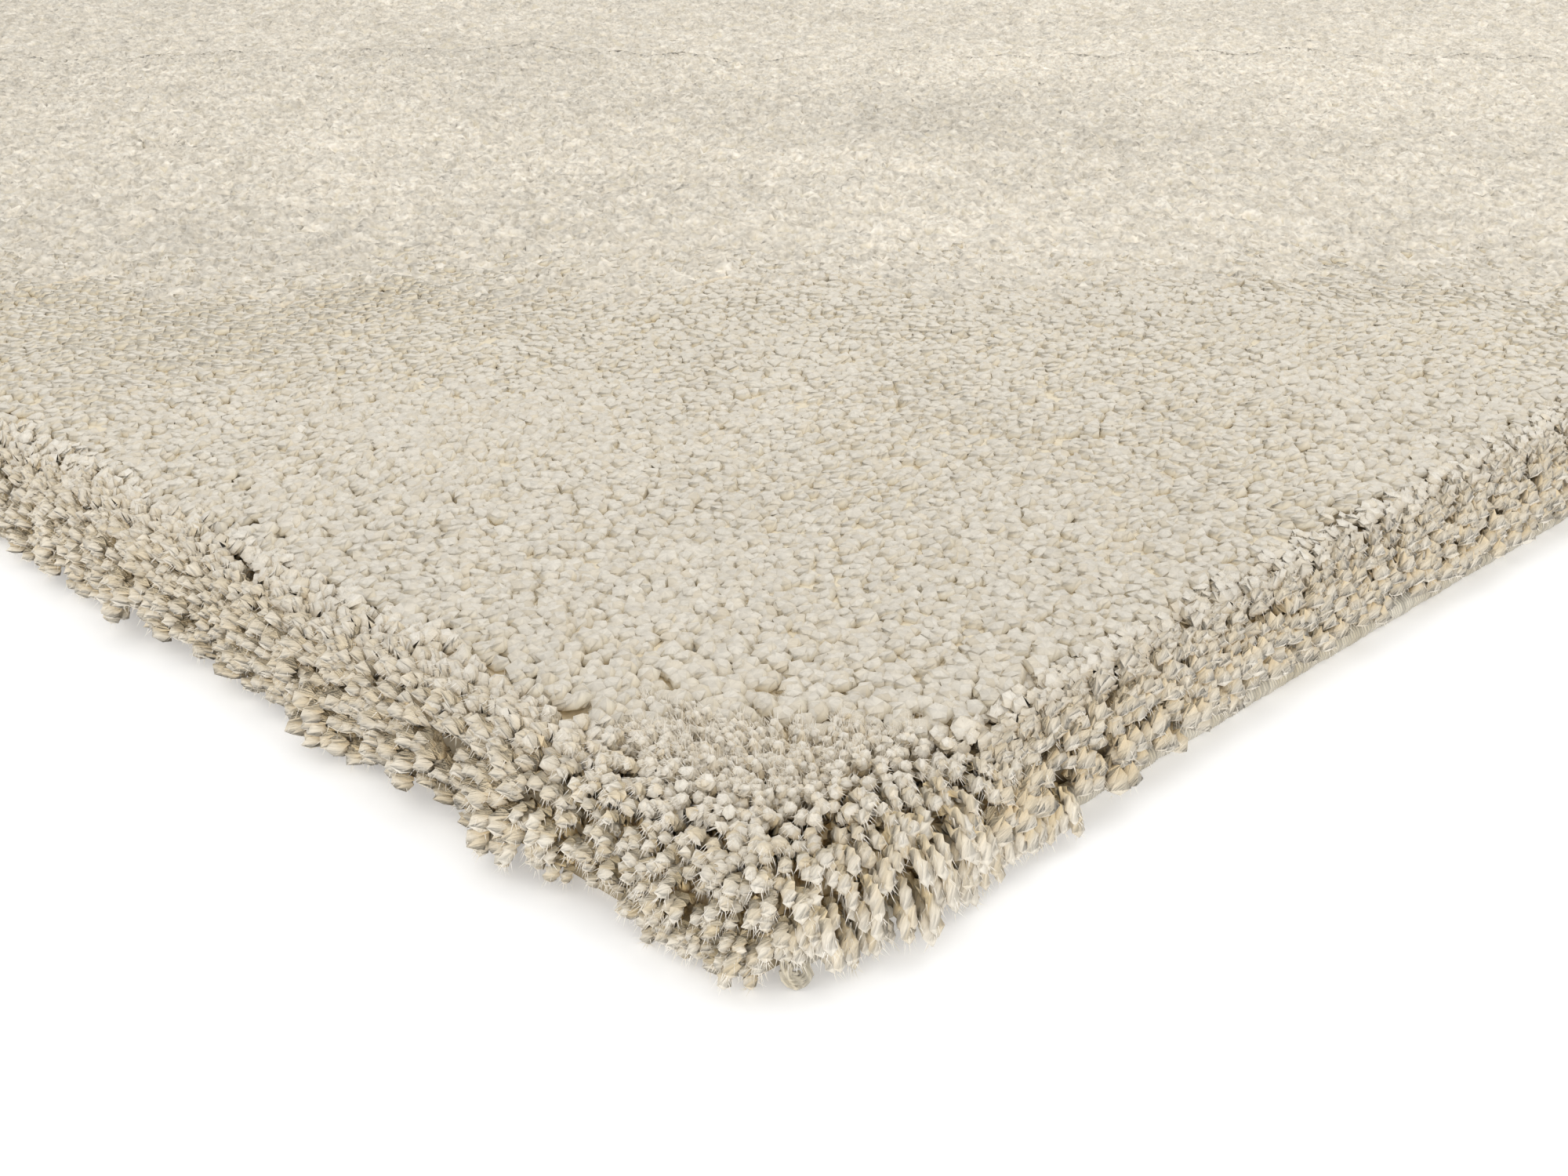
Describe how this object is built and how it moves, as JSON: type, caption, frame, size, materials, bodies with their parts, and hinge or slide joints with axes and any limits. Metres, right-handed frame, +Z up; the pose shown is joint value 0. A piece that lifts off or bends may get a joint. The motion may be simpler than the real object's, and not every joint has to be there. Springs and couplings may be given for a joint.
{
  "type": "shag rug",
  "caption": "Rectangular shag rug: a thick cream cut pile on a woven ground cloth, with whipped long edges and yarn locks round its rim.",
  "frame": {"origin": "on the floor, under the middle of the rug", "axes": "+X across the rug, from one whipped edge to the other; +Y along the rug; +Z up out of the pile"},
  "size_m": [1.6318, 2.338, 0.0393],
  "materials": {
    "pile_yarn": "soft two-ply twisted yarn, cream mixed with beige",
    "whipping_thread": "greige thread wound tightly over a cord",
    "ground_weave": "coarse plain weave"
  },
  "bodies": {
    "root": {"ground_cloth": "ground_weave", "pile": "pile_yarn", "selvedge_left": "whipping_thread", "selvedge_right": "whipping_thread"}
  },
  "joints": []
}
--
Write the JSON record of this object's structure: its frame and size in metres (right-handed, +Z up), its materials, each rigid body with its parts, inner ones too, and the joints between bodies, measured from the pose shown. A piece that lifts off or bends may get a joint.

▸ What is needed
Only the number is needed: state how many lines in the listing contain "from".

▸ Worked answer
2